Bottom ash and fly ash ponds are used to treat ash sluice water and are primarily settling basins that allow ash constituents and suspended solids to settle out before the transport water reaches the discharge point or is recycled.  Some iron co-precipitation also occurs in these ponds, aiding with the removal of pollutants such as arsenic.  The control of pond pH also helps to precipitate out metals, such as copper.  In some cases, aeration-mixing or treatment chemicals are used to maximize pond effectiveness.

The operation of an FGD system typically results in the generation of a chloride purge stream, which must be treated to manage pH and solids levels.  The treatment process is based on three broad principals:

  • removal of the bulk of the suspended solids in a primary clarification step,
  • conversion of constituents into solid precipitates, and
  • removal of solids remaining after primary clarification, including precipitated solids.

Once treated, this effluent is generally directed to a bottom ash pond for further settling before final discharge to a receiving/source water body.
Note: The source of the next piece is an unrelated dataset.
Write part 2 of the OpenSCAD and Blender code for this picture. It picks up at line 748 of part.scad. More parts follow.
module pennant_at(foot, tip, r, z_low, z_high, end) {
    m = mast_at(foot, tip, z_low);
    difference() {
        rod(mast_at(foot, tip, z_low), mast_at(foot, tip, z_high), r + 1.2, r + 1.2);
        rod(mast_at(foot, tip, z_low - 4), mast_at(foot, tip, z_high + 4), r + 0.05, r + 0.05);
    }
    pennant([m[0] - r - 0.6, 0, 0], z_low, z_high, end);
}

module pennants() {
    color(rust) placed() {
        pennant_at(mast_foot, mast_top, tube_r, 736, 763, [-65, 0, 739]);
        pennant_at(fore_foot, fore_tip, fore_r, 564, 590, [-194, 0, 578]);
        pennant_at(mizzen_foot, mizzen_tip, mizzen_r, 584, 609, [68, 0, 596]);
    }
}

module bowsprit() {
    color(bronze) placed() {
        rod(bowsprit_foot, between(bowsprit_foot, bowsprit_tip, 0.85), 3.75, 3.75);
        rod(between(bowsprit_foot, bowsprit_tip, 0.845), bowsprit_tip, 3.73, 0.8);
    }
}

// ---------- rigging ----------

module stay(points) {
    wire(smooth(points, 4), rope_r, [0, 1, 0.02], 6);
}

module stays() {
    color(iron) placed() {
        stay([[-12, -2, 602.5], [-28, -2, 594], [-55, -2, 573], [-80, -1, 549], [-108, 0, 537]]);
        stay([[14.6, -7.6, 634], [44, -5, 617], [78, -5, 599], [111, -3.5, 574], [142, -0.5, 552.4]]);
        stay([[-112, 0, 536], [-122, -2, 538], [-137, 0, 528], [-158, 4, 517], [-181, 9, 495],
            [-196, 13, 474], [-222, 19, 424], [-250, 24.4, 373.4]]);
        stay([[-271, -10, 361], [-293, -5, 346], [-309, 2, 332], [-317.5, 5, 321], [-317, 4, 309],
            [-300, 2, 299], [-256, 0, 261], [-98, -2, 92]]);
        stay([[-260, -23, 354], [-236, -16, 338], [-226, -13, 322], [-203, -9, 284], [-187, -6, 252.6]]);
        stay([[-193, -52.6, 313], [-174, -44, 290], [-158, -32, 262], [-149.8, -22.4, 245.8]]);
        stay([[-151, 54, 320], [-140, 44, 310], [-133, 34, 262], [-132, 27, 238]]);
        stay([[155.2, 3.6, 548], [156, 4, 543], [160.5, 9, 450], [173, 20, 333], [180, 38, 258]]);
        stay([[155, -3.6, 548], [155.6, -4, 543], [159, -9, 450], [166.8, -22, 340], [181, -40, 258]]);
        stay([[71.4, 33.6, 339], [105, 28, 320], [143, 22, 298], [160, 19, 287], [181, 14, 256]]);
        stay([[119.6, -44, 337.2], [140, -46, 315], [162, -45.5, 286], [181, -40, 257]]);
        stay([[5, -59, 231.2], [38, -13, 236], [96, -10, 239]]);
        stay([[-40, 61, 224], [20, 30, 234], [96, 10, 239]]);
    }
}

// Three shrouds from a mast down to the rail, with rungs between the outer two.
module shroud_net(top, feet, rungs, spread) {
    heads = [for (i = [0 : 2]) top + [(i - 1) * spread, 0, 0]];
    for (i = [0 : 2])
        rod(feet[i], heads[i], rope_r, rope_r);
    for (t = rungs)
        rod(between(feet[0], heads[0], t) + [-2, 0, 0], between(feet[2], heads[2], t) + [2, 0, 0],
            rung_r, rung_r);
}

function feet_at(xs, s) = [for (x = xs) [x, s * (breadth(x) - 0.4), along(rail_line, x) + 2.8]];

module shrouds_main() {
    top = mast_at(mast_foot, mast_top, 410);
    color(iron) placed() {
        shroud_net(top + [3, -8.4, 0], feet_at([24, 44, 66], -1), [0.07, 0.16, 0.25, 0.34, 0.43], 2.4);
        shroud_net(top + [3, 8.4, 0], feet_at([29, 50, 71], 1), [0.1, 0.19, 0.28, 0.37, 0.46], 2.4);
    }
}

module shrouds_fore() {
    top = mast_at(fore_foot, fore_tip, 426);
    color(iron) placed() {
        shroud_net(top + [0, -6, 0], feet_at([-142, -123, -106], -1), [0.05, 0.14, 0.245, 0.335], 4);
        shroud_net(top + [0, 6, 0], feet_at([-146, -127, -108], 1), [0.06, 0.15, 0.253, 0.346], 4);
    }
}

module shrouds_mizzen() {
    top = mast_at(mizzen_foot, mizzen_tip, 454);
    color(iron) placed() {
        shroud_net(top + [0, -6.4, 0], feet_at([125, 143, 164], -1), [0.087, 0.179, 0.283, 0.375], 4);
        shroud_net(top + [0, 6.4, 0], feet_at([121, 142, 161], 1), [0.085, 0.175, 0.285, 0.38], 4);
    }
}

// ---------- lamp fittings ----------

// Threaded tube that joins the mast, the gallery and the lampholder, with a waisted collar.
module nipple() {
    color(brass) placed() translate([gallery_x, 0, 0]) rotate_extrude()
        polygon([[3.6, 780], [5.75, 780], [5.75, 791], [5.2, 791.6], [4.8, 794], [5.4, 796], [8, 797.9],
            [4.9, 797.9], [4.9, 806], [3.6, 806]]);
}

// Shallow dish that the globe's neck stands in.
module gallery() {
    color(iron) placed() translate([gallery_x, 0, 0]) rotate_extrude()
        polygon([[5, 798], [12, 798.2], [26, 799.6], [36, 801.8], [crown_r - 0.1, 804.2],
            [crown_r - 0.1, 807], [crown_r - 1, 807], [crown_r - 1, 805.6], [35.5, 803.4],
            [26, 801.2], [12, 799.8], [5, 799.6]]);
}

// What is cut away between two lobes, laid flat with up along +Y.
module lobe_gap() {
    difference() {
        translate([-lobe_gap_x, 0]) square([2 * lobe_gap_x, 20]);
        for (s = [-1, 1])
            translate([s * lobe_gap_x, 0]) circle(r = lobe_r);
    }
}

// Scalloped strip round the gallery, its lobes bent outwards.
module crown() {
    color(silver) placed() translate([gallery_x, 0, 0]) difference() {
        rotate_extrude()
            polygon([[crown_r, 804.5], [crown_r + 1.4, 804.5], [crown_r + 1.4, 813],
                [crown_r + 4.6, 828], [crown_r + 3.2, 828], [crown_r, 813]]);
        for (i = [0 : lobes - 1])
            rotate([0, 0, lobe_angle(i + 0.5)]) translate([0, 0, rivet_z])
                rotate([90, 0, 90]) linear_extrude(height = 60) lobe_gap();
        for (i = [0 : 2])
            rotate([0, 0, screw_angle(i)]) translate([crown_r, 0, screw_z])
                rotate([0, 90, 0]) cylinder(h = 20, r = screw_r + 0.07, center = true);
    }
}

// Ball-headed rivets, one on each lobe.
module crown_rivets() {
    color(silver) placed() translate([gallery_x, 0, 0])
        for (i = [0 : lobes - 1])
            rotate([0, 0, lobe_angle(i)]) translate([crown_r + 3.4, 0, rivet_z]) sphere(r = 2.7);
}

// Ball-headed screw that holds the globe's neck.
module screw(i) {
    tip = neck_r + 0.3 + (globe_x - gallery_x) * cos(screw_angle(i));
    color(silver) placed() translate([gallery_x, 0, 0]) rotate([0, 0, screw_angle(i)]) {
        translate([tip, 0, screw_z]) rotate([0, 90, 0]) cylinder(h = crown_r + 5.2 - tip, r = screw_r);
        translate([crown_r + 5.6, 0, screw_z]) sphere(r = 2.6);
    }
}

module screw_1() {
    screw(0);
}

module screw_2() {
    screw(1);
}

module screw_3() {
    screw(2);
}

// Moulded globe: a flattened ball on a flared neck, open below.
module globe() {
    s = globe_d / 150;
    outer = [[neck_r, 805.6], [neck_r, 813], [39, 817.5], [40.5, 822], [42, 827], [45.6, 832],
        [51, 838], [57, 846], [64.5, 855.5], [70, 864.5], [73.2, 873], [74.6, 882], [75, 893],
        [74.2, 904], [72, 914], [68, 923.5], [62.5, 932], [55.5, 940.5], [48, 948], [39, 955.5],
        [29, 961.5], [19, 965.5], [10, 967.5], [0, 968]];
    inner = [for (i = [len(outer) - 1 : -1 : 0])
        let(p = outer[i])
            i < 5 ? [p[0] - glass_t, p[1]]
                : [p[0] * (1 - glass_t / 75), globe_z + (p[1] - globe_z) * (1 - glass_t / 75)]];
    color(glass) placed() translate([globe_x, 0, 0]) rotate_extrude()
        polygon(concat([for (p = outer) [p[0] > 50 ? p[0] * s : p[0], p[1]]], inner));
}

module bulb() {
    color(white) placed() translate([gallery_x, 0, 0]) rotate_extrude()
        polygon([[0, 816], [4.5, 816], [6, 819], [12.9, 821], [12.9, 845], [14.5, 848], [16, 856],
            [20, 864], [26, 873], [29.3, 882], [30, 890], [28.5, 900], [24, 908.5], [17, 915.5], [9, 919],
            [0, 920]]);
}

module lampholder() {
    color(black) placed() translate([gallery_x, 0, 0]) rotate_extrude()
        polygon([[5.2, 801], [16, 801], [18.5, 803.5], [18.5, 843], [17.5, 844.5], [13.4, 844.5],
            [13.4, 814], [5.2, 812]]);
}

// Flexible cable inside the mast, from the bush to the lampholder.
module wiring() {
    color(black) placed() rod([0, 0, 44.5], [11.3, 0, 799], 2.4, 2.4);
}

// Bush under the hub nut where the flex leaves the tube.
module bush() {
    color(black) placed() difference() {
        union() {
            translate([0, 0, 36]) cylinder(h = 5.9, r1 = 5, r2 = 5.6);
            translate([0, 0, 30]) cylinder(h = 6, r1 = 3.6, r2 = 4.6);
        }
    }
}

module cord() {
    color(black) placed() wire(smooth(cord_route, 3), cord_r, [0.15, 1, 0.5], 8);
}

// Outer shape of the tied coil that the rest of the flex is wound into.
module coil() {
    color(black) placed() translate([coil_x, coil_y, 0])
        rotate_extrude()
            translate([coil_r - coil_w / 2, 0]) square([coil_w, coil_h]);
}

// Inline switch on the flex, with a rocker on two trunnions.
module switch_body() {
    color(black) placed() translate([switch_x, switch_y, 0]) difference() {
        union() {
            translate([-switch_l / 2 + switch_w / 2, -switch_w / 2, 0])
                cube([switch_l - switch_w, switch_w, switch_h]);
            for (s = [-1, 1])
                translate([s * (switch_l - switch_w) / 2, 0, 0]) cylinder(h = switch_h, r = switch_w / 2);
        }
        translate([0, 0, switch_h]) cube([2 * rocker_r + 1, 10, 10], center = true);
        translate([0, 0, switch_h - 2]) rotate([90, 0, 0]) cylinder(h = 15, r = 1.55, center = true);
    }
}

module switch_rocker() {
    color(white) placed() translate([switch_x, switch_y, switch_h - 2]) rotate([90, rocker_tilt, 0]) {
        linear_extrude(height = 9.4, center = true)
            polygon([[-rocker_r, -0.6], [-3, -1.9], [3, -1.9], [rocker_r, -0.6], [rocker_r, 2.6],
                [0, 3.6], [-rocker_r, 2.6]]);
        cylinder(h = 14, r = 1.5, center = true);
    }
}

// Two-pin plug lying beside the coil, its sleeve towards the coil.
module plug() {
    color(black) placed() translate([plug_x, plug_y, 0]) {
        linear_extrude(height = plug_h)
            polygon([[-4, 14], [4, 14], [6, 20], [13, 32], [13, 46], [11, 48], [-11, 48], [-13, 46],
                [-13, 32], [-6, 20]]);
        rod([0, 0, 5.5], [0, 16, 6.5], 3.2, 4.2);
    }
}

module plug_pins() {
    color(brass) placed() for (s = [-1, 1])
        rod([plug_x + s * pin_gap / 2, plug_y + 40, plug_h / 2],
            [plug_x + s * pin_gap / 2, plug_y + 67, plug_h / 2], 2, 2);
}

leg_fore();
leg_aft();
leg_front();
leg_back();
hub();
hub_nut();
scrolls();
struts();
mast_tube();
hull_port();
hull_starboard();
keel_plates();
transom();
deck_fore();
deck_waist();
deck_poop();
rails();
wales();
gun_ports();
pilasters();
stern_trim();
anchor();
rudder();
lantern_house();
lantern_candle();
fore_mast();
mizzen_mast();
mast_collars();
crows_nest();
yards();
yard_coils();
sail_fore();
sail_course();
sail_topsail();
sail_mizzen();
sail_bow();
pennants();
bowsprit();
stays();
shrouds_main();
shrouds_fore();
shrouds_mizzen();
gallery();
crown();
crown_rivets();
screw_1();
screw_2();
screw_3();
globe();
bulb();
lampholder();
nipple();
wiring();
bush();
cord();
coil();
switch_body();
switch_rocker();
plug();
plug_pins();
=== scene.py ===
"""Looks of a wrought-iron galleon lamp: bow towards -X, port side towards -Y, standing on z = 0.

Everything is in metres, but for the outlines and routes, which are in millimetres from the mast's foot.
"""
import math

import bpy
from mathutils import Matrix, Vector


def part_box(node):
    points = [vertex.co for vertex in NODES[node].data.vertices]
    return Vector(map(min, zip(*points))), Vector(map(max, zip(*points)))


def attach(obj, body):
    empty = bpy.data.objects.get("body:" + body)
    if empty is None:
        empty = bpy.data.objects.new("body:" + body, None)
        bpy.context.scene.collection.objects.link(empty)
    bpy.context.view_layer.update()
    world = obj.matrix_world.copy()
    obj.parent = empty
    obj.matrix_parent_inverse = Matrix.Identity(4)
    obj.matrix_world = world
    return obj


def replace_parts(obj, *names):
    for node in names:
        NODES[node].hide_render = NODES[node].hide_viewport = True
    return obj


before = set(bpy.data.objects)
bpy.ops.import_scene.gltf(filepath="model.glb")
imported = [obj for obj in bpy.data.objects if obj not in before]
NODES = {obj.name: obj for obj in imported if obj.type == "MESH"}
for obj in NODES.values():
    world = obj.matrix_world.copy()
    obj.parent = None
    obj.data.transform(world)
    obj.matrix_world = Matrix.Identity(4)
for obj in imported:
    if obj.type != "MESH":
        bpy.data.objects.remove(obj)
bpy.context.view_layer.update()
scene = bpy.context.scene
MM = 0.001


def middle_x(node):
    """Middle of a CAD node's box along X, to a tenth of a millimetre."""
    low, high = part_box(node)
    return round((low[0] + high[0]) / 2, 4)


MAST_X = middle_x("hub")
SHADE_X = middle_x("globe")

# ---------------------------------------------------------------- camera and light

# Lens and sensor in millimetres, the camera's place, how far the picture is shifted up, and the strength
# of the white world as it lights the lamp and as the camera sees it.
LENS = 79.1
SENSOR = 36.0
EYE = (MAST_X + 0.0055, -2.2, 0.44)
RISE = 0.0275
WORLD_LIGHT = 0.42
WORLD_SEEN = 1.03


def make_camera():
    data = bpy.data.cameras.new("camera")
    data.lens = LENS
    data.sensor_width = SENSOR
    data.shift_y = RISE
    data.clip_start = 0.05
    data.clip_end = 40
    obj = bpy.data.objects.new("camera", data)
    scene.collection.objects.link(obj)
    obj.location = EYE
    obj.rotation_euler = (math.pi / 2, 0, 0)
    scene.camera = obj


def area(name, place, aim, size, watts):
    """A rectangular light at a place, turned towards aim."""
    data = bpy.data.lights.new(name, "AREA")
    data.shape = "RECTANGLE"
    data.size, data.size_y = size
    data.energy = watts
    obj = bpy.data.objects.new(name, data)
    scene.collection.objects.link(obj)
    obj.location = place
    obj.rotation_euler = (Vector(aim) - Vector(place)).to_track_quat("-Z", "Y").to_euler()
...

Source Information - USEPA reports:  USEPA. 1982. Development Document for Effluent Limitations Guidelines and Standards and Pretreatment Standards for the Steam Electric Point Source Category. EPA-440-1-82-029. Washington, DC (November). DCN 03589; USEPA. 2006. Interim Detailed Study Report for the Steam Electric Power Generating Point Source Category. EPA-821-R-06-015. Washington, D.C. (November).   AEP water balance diagrams were used to determine the percentage of water discharged from various waste streams.  These percentages are then applied to water withdrawal information from EN8 to estimate actual amount of water discharged.